DFeRB和SRB对冰封期铁与硫还原的影响研究

铁硫还原对环境中碳、氮、磷等生源要素的环境地球化学行为及重金属等污染物的形态和生物有效性有重要影响,而微生物在铁硫还原过程中起关键控制作用。本文针对北方寒旱区冰封期较长的特点,采用室内模拟研究,重点探究了冰封期异化铁还原菌(Dissimilatory iron reducing bacteria,DFeRB)和硫酸盐还原菌(Sulfate reducing bacteria,SRB)介导的还原过程对铁硫行为的影响以及铁硫还原的耦合关系。结果表明,铁硫共存时,DFeRB和SRB的存在影响铁硫自身的电子传递,使铁和硫的还原过程更为复杂。DFeRB和SRB的还原倾向性存在明显差异。铁硫共存时,DFeRB更有利于铁的异化还原,DFeRB对铁的影响程度强于SRB。无论是DFeRB还是SRB,铁和还原菌同时存在时对硫酸盐还原的促进作用更强。DFeRB和SRB介导下的异化铁还原和硫酸盐还原存在明显的耦合关系,且存在显著的阶段性差异。研究表明冰封期DFeRB和SRB仍具有生物活性及还原能力,且对异化铁还原和硫酸盐还原有明显促进作用。

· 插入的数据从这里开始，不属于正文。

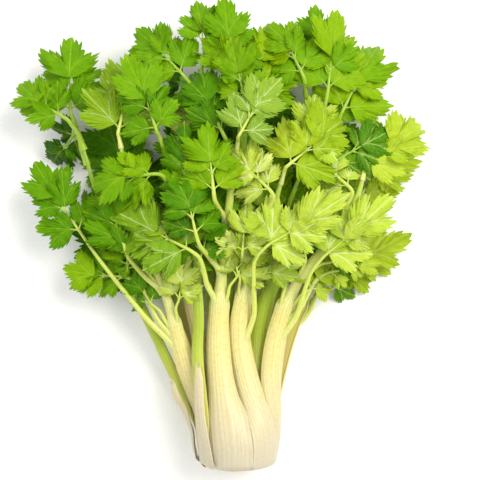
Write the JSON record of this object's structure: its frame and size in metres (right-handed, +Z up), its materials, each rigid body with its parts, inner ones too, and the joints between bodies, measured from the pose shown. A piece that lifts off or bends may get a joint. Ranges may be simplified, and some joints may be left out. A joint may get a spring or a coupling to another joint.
{
  "type": "head of celery",
  "caption": "Leafy head of celery lying on its back, with ribbed pale stalks standing in rings on a trimmed root crown and fanning out into toothed green leaves.",
  "frame": {"origin": "middle of the bounding box's underside, on the surface that the head lies on", "axes": "+Y runs along the head from the cut crown to the leaf tips, +Z is up from the surface through the front of the head, and +X is to the right seen from above with the leaves at the top"},
  "size_m": [0.3944, 0.4464, 0.1014],
  "materials": {
    "crown": "matte",
    "stalk_pale": "satin",
    "stalk_green": "satin",
    "leaf_green": "satin",
    "leaf_light": "satin",
    "leaf_young": "satin"
  },
  "bodies": {
    "root": {"crown": "crown", "stalk_front": "stalk_pale", "stalk_front_right": "stalk_pale", "stalk_right": "stalk_pale", "stalk_left": "stalk_pale", "stalk_far_left": "stalk_green", "stalk_slim": "stalk_green", "stalk_inner_right": "stalk_green", "stalk_inner_left": "stalk_pale", "stalk_inner_front": "stalk_green", "stalk_inner_back_left": "stalk_green", "stalk_inner_back_right": "stalk_green", "stalk_back_right": "stalk_pale", "stalk_back_middle": "stalk_pale", "stalk_back_left": "stalk_pale", "stalk_heart": "stalk_pale", "stub_left": "stalk_pale", "stub_front": "stalk_pale", "leaf_back_middle_1": "leaf_green", "leaf_back_middle_2": "leaf_green", "leaf_back_left_1": "leaf_green", "leaf_back_left_2": "leaf_green", "leaf_back_right_1": "leaf_light", "leaf_back_right_2": "leaf_light", "leaf_inner_back_right_1": "leaf_green", "leaf_inner_back_left_3": "leaf_green", "leaf_inner_back_left_2": "leaf_green", "leaf_far_left_3": "leaf_green", "leaf_far_left_1": "leaf_green", "leaf_left_4": "leaf_green", "leaf_left_3": "leaf_green", "leaf_right_1": "leaf_light", "leaf_right_4": "leaf_light", "leaf_inner_right_1": "leaf_green", "leaf_inner_right_2": "leaf_green", "leaf_inner_right_3": "leaf_light", "leaf_inner_left_1": "leaf_young", "leaf_inner_front_2": "leaf_green", "leaf_inner_front_1": "leaf_green", "leaf_left_1": "leaf_green", "leaf_far_left_2": "leaf_green", "leaf_left_2": "leaf_green", "leaf_inner_back_left_1": "leaf_green", "leaf_inner_back_right_2": "leaf_green", "leaf_inner_front_3": "leaf_green", "leaf_inner_front_4": "leaf_green", "leaf_front_4": "leaf_light", "leaf_right_3": "leaf_young", "leaf_inner_right_4": "leaf_young", "leaf_front_right_1": "leaf_light", "leaf_front_right_2": "leaf_young", "leaf_slim_2": "leaf_green", "leaf_slim_1": "leaf_green", "leaf_slim_3": "leaf_green", "leaf_heart_1": "leaf_young", "leaf_front_2": "leaf_green", "leaf_right_2": "leaf_young", "leaf_front_right_3": "leaf_young", "leaf_front_3": "leaf_green", "leaf_front_1": "leaf_green"}
  },
  "joints": []
}
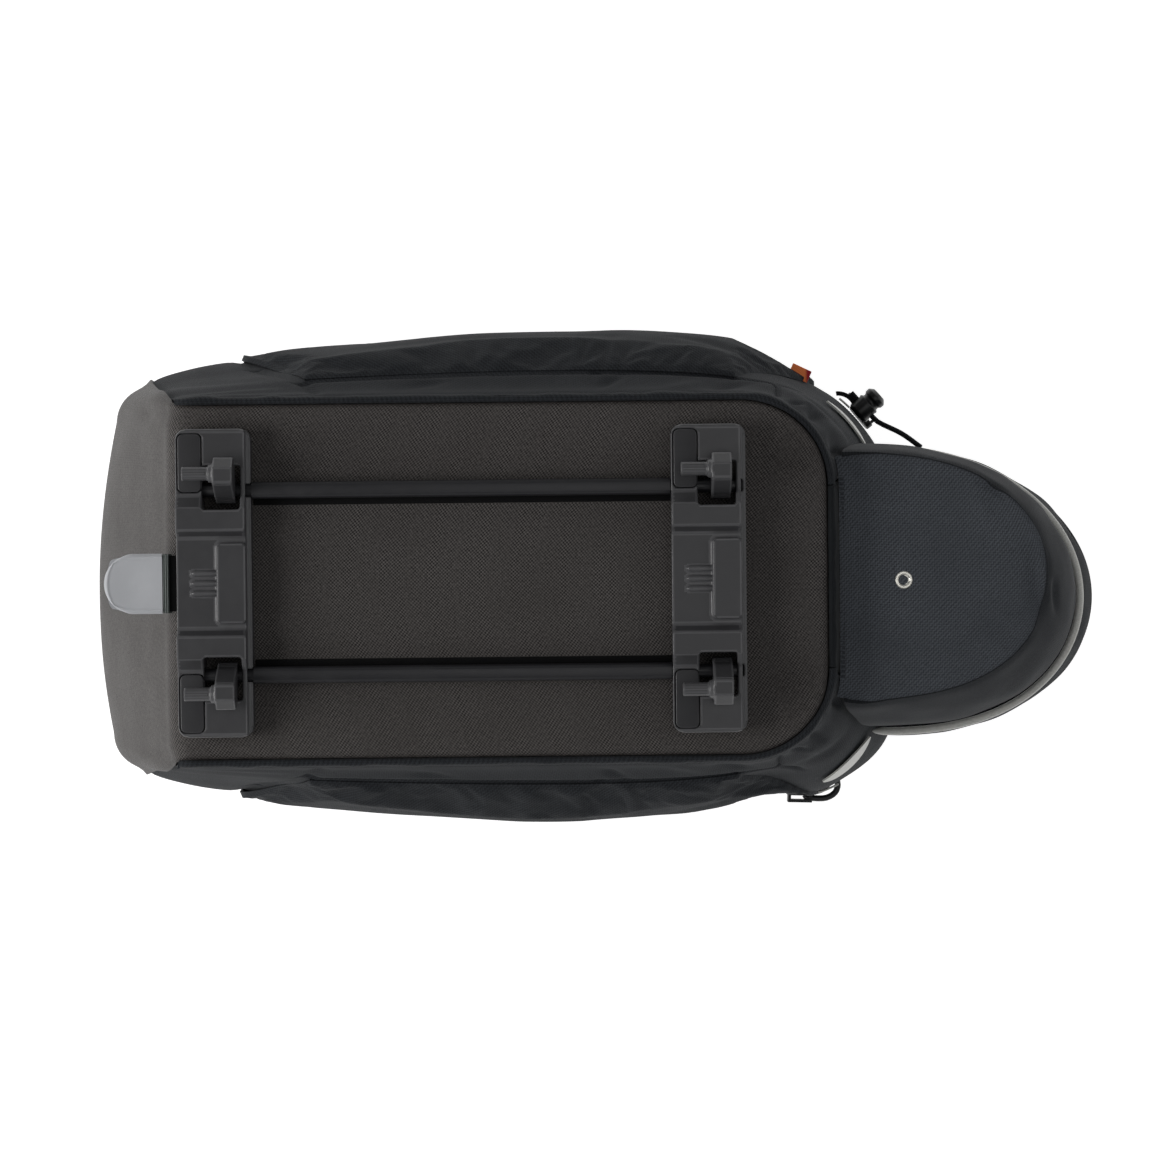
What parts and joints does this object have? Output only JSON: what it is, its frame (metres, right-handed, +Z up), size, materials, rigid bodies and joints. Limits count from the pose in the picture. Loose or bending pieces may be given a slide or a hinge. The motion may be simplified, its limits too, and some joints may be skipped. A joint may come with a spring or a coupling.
{
  "type": "bicycle trunk bag with a clip-on rack adapter",
  "caption": "Bicycle trunk bag lying on its lid, its coated base up, with side pockets, a bottle pocket at the tail and a rack adapter with sprung hooks.",
  "frame": {"origin": "centre of the bounding box on the floor, under the lid that the bag lies on", "axes": "+X to the bag's tail, +Y to its left side, +Z up, out of its base: the bag is upside down"},
  "size_m": [0.4209, 0.2014, 0.2249],
  "materials": {
    "coated": "coated fabric with a fine embossed diamond grain",
    "cloth": "matte polyester with a fine diagonal weave",
    "smooth": "plain smooth nylon",
    "reflective": "grey reflective film on cloth",
    "zip": "black moulded plastic",
    "label": "woven satin",
    "nickel": "polished nickel plate",
    "plastic": "satin moulded plastic",
    "shaft": "satin extruded plastic",
    "rubber": "matte moulded rubber",
    "tab": "grey satin plastic"
  },
  "bodies": {
    "root": {"base_panel": "coated", "left_side_wall": "cloth", "right_side_wall": "cloth", "rear_wall": "smooth", "left_side_pocket": "cloth", "right_side_pocket": "cloth", "left_reflective_strip": "reflective", "right_reflective_strip": "reflective", "main_zip": "zip", "lid_hinge": "cloth", "lid": "cloth", "tail_bottom": "cloth", "tail_lower_band": "cloth", "tail_piping": "reflective", "tail_upper_band": "cloth", "tail_hem": "smooth", "drain_eyelet": "nickel", "front_bracket": "plastic", "rear_bracket": "plastic", "left_zip_slider": "zip", "left_zip_pull": "zip", "right_zip_slider": "zip", "right_zip_pull": "zip", "cord_lock": "zip", "pocket_drawcord": "zip", "side_label": "label", "front_left_pad": "rubber", "front_right_pad": "rubber", "rear_left_pad": "rubber", "rear_right_pad": "rubber"},
    "release_tab": {"release_tab": "tab"},
    "left_shaft": {"left_shaft": "shaft", "front_left_hook": "plastic", "rear_left_hook": "plastic"},
    "right_shaft": {"right_shaft": "shaft", "front_right_hook": "plastic", "rear_right_hook": "plastic"}
  },
  "joints": [
    {"name": "release_pull", "type": "slide", "parent": "root", "child": "release_tab", "axis": [-1, 0, 0], "range_m": [0, 0.008], "stiffness_N_per_m": 300},
    {"name": "left_hook_swing", "type": "hinge", "parent": "root", "child": "left_shaft", "pos_m": [-0.05, 0.036, 0.2066], "axis": [1, 0, 0], "range_deg": [0, 35]},
    {"name": "right_hook_swing", "type": "hinge", "parent": "root", "child": "right_shaft", "pos_m": [-0.05, -0.036, 0.2066], "axis": [-1, 0, 0], "range_deg": [0, 35]}
  ],
  "couplings": [
    {"joint": "left_hook_swing", "follows": "release_pull", "rad_per_m": 76.3},
    {"joint": "right_hook_swing", "follows": "release_pull", "rad_per_m": 76.3}
  ]
}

Effects of DFeRB and SRB on the reduction of iron-sulfur during the ice-bound period

The reduction of iron and sulfur has an important impact on the environmental geochemical behavior of carbon, nitrogen, and phosphorus as well as the species and bioavailability of pollutants such as heavy metals, while microorganisms play a key role in the iron and sulfur reduction process. Based on the characteristics of the long ice-bound period in the cold regions of northern China, this work focuses on the effects of dissimilatory iron-reducing bacteria -(DFeRB -)and sulfate-reducing bacteria(SRB)-mediated reduction processes on the behavior of iron-sulfur during the ice-bound period as well as the coupling relationship of iron-sulfur reduction using simulation studies in the laboratory. The results showed that DFeRB and SRB affected the electron transfer of iron and sulfur when both elements coexisted in the system, making the reduction process of iron and sulfur more complicated. In addition, the reduction tendencies of DFeRB and SRB were obviously different. DFeRB was more favorable for the dissimilatory reduction of iron when iron and sulfur coexisted in the system, and the effect of DFeRB on iron was stronger than that of SRB. Iron and reducing bacteria(DFeRB or SRB) promoted sulfate reduction more strongly when they existed simultaneously. Dissimilatory iron reduction and sulfur reduction mediated by DFeRB and SRB exhibited an obvious coupling relationship and a significant stage difference. DFeRB and SRB retained certain bioactivity and reducibility even during the ice-bound period, and obviously promoted the reduction process of iron and sulfur.